No self-respecting Southerner uses instant grits.”
Growing up in the South, I have eaten my fair share of grits. They have always been a staple of my diet and even today I find myself reaching for the bag of grits on the shelf when I am looking for a hot comfort food that goes with just about anything. Many Northerners know about the South’s love affair with grits because it was a crucial part of the plot in the popular film “My Cousin Vinny.” Grits are a tradition in the South that European settlers learned from the Native Americans and in ages past many poorer Southerners survived on grits and not much else.

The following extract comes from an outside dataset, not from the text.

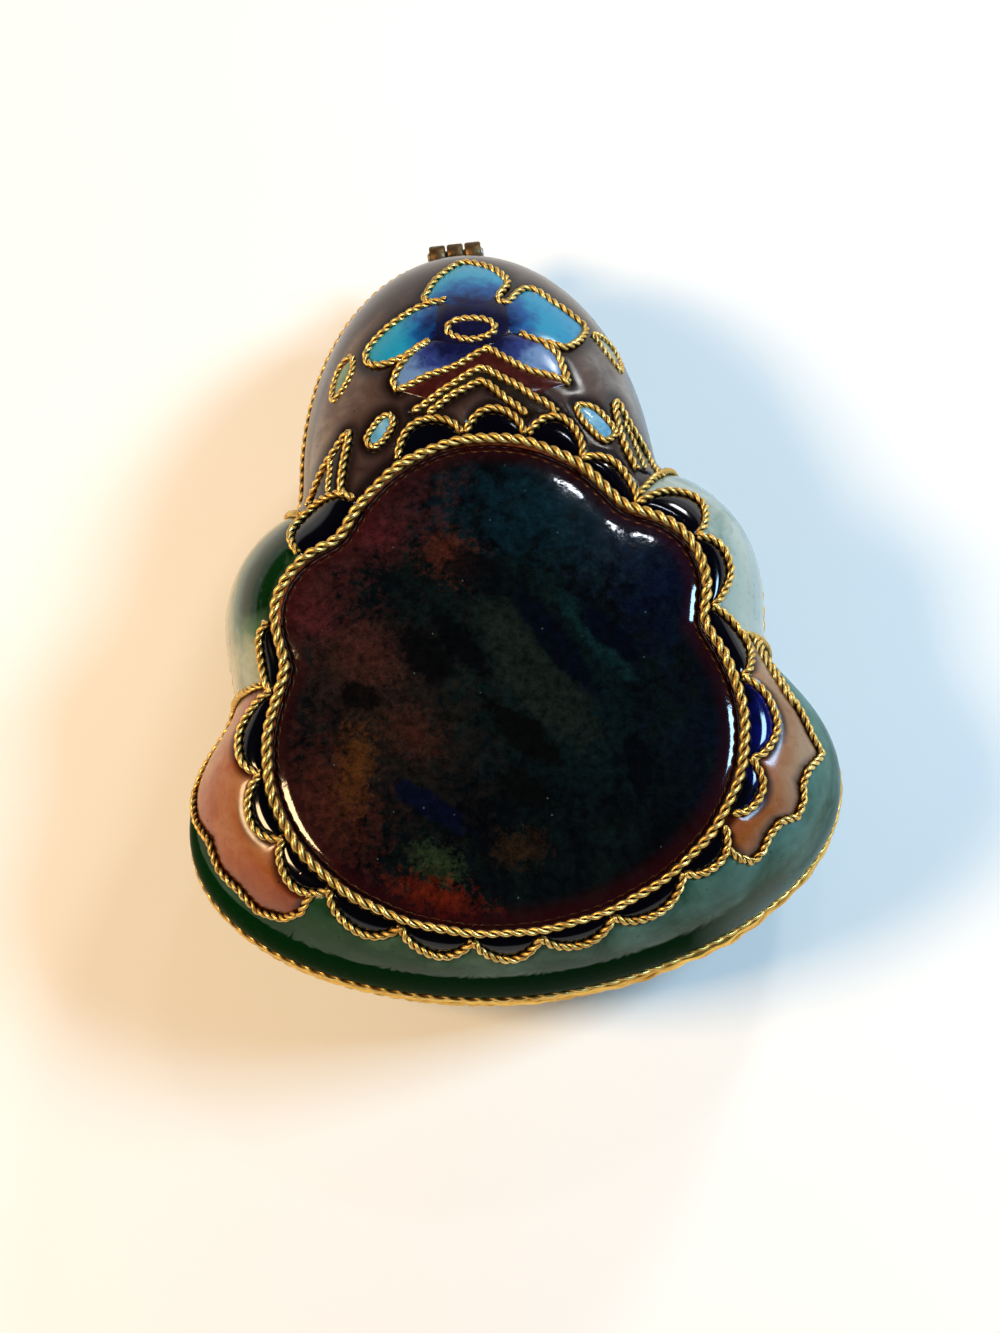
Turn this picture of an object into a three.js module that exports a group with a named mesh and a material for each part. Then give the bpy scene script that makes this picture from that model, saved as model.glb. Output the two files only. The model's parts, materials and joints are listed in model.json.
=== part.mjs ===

In the early 1900s, a horrible disease known as Pellagra (which is a niacin deficiency) became epidemic in the South, particularly in the poorer regions. Originally it was thought that Pellagra was caused by some germ or toxin in corn, but that explanation didn’t make much sense given that corn had always been a staple in the Southern diet. Why was this strange disease becoming a problem all of a sudden? Because the traditional method of making grits involved soaking corn kernels in lime water (the mineral lime, not the citrus fruit) before grinding them. This simple step makes niacin nutritionally available in corn, and therefore Native Americans and early settlers could survive on a diet of corn without many ill side effects. In the early 20th century, with the advent of so many new farming and milling methods in the South, the traditional method of preparing corn, including the preparation of grits, was replaced by what was thought to be a more sensible and faster method of just grinding the corn without soaking it. The results were disastrous: by 1916 approximately 100,000 Southerners had developed Pellagra and many died for the simple reason that they dispensed with an old tradition that they didn’t understand. The Native Americans didn’t know anything about niacin or specifically why soaking the corn in lime was important, they had just learned (undoubtedly through trial and error) that this was a step that needed to be taken.
I am always suspicious whenever any individual or group dismisses tradition lightly. It is a particularly nasty side-effect of so much wonderful innovation: we fall into the habit of thinking that the new way of doing things is always the better way, and it simply isn’t. Believe it or not, people have been having good ideas for a very long time. In our desire for creativity and innovation, we often forget the importance of wisdom. Wisdom is knowledge that comes largely from time and experience. If creativity is a spark, then wisdom is a slow-burning ember. We need wisdom because it keeps us from having to learn every one of life’s lessons the hard way. Tradition is one way in which the wisdom of our ancestors is handed down, but we have fallen into the belief that we must understand a tradition in order for it to be of value to us. We did not understand the purpose of washing corn kernels in lime water before milling them, but that doesn’t mean that tradition had no value. By dispensing with the tradition we were forced to learn the hard way just how important it was.
If the Pellagra outbreak in the South can teach us anything, it should be the danger of modern arrogance. Modern arrogance is the idea that we have only really figured the world out in the last 60 years or so and that every idea, every tradition and every practice of previous generations should be regarded with suspicion or condescension. Modern arrogance teaches us that people in the past were superstitious, ignorant and backward and that we, in contrast, are more enlightened and more clever. It just isn’t so. Next time you look at a medieval cathedral remind yourself that this building was built without power tools and calculators. How many of our modern buildings do you think will still be around in 500 or 1000 years? I am all for progress and innovation, but it should be done with humility and respect paid to tradition. We forget that traditions have had to stand the test of time, which is usually a far more severe judge than we could ever be. Give traditional ideas and methods a chance and don’t easily dismiss them. We may not understand everything our ancestors did, but that is probably more a sign of our ignorance than theirs.
So glad you're a grits fan. I was telling a Peruvian cook about grits the other day and she listened, intrigued by the possibility. Oddly, even though corn is a huge staple here, they don't eat grits, rather a kind of corn soup, but it's not the same. I like your point that the expanse of time is a better judge than we are... thanks for sharing, Kevin.